(Modeling code records)
--- BEGIN ---
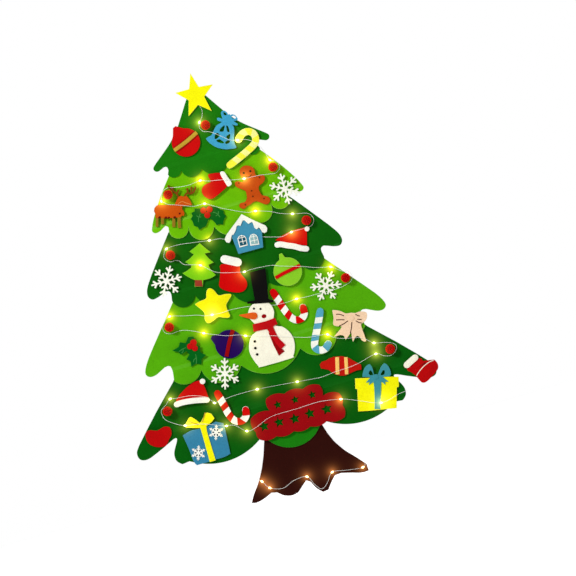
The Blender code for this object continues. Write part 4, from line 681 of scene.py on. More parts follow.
# The lamps' light as the felt near them shows it. On the pale greens it is a deeper yellow and stronger.
LAMP_LIGHT = (255, 232, 96)
TRUNK_LIGHT = (255, 160, 84)
PALE_GREEN_LIGHT = (255, 196, 44)
PALE_GREENS = ("light_green", "grass_green", "lime", "bauble_lime")
TRUNK_DYE = (46, 11, 6)
# The trunk's paler edge tone is a painted highlight on its cut edges.
TRUNK_PAINTED_EDGE_TONE = (84, 34, 18)

LAMP_GLOW = lamp_glow_group([route_point(row) for row in LIGHT_ROUTE_SHARES if is_lamp(row)])
FELT_FIBRES = felt_group()
PAINTED_EDGE_TONE = painted_edge_tone_group()
FELT = {
    name: (slot, felt(f"felt_{name}", dye, PAINTED_EDGE_TONES.get(name)))
    for name, (slot, dye) in FELT_DYES.items() if name not in PALE_GREENS
}
for name in PALE_GREENS:
    slot, dye = FELT_DYES[name]
    FELT[name] = (slot, felt(f"felt_{name}", dye, PAINTED_EDGE_TONES[name], PALE_GREEN_LIGHT, bloom=1.6))
trunk_felt = felt("felt_trunk_brown", TRUNK_DYE, TRUNK_PAINTED_EDGE_TONE, TRUNK_LIGHT, haze=0.14)
FELT["trunk_brown"] = ("felt_brown", trunk_felt)


def line(points, width, round_ends=True, steps=4):
    """The outline of a strip of felt along a smooth line."""
    return strip(smooth_path(points, steps), width, round_ends)


def make_cut_felt():
    """The felt that is cut to its node's own outline. The tree's own pieces get a wider rounded edge."""
    for node, felt_name in FELT_NODES.items():
        edge = HEM_EDGE if BODY_OF[node] == "tree" else FINE_EDGE if node == "bow" else SOFT_EDGE
        piece = copy_node(node, FELT[felt_name][1], node in FUSED_RELIEF, edge)


def cut_ornament(node, outlines, felt_name, pad, edge):
    """An ornament cut to outlines of its own, with the pad behind it that holds it off the tree."""
    low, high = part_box(node)
    slot, material = FELT[felt_name]
    back = low.y + ORNAMENT_FELT
    piece = cut_shape(f"{node}_felt", outlines, back, ORNAMENT_FELT, material, edge * MM)
    settle(piece, node, [node])
    pad_piece = cut_shape(f"{node}_pad", [disc(*pad, 24)], high.y, high.y - back, material, 0.15 * MM)
    settle(pad_piece, node)


def added_felt(name, node, outline, felt_name, thickness=2.6, edge=0.4):
    """A part of an ornament in felt of another dye, as deep as the ornament itself."""
    slot, material = FELT[felt_name]
    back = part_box(node)[0].y + ORNAMENT_FELT
    settle(cut_shape(name, [outline], back, thickness * MM, material, edge * MM), node)


def make_soft_star():
    """The soft star with rounded points and a pale rim, a painted highlight on its rounded edge."""
    middle = (-94.3, -493.0)
    points = (
        (-5, 39), (2, 41.5), (9.5, 35), (17, 20.5), (31, 19), (43, 16), (44, 11), (35.5, 3), (27, -6.5),
        (27.5, -20), (29, -31), (24.5, -35), (13.5, -32), (2, -27), (-10, -31.5), (-20.5, -34.5),
        (-26.5, -31.5), (-28.5, -21.5), (-25.5, -9), (-33, 4), (-40, 14), (-38, 17), (-26, 19.5),
        (-13, 21.5), (-9.5, 31),
    )
    outline = smooth([(middle[0] + x, middle[1] + z) for x, z in points], 4)
    cut_ornament("yellow_star", [outline], "warm_yellow", (*middle, 8.0), 1.1)


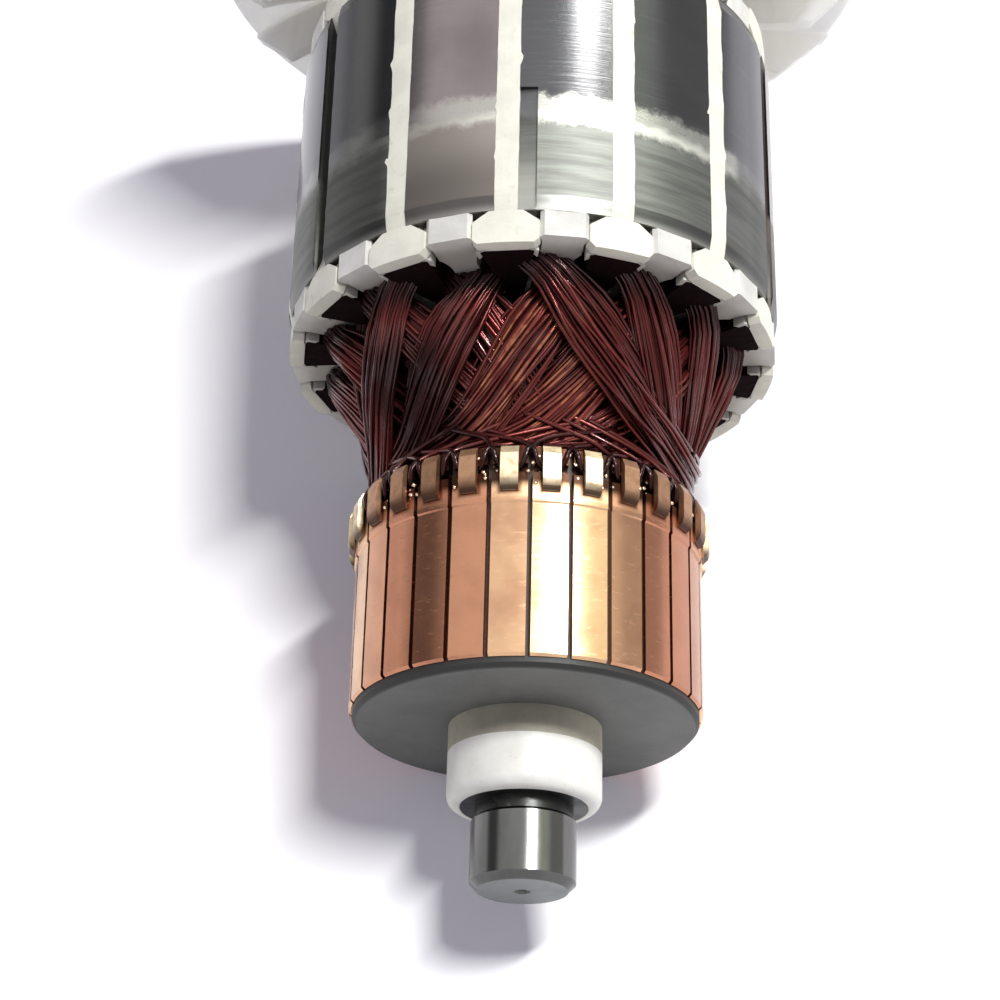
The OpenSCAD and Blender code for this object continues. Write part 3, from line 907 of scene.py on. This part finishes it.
--- END ---
== INSTRUCTION ==
Each line from the start of the listing above through the line containing "piece = copy_node(node, FELT[felt_name][1], node" should be copied exactly, please, with no other lines added.

== PROBLEM SOLUTION ==
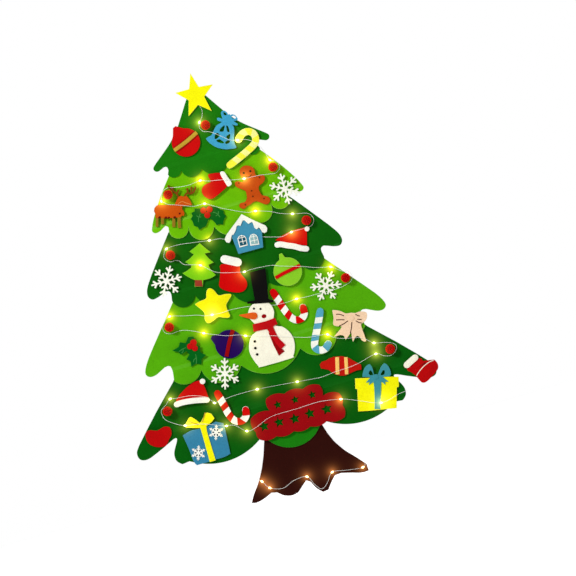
The Blender code for this object continues. Write part 4, from line 681 of scene.py on. More parts follow.
# The lamps' light as the felt near them shows it. On the pale greens it is a deeper yellow and stronger.
LAMP_LIGHT = (255, 232, 96)
TRUNK_LIGHT = (255, 160, 84)
PALE_GREEN_LIGHT = (255, 196, 44)
PALE_GREENS = ("light_green", "grass_green", "lime", "bauble_lime")
TRUNK_DYE = (46, 11, 6)
# The trunk's paler edge tone is a painted highlight on its cut edges.
TRUNK_PAINTED_EDGE_TONE = (84, 34, 18)

LAMP_GLOW = lamp_glow_group([route_point(row) for row in LIGHT_ROUTE_SHARES if is_lamp(row)])
FELT_FIBRES = felt_group()
PAINTED_EDGE_TONE = painted_edge_tone_group()
FELT = {
    name: (slot, felt(f"felt_{name}", dye, PAINTED_EDGE_TONES.get(name)))
    for name, (slot, dye) in FELT_DYES.items() if name not in PALE_GREENS
}
for name in PALE_GREENS:
    slot, dye = FELT_DYES[name]
    FELT[name] = (slot, felt(f"felt_{name}", dye, PAINTED_EDGE_TONES[name], PALE_GREEN_LIGHT, bloom=1.6))
trunk_felt = felt("felt_trunk_brown", TRUNK_DYE, TRUNK_PAINTED_EDGE_TONE, TRUNK_LIGHT, haze=0.14)
FELT["trunk_brown"] = ("felt_brown", trunk_felt)


def line(points, width, round_ends=True, steps=4):
    """The outline of a strip of felt along a smooth line."""
    return strip(smooth_path(points, steps), width, round_ends)


def make_cut_felt():
    """The felt that is cut to its node's own outline. The tree's own pieces get a wider rounded edge."""
    for node, felt_name in FELT_NODES.items():
        edge = HEM_EDGE if BODY_OF[node] == "tree" else FINE_EDGE if node == "bow" else SOFT_EDGE
        piece = copy_node(node, FELT[felt_name][1], node in FUSED_RELIEF, edge)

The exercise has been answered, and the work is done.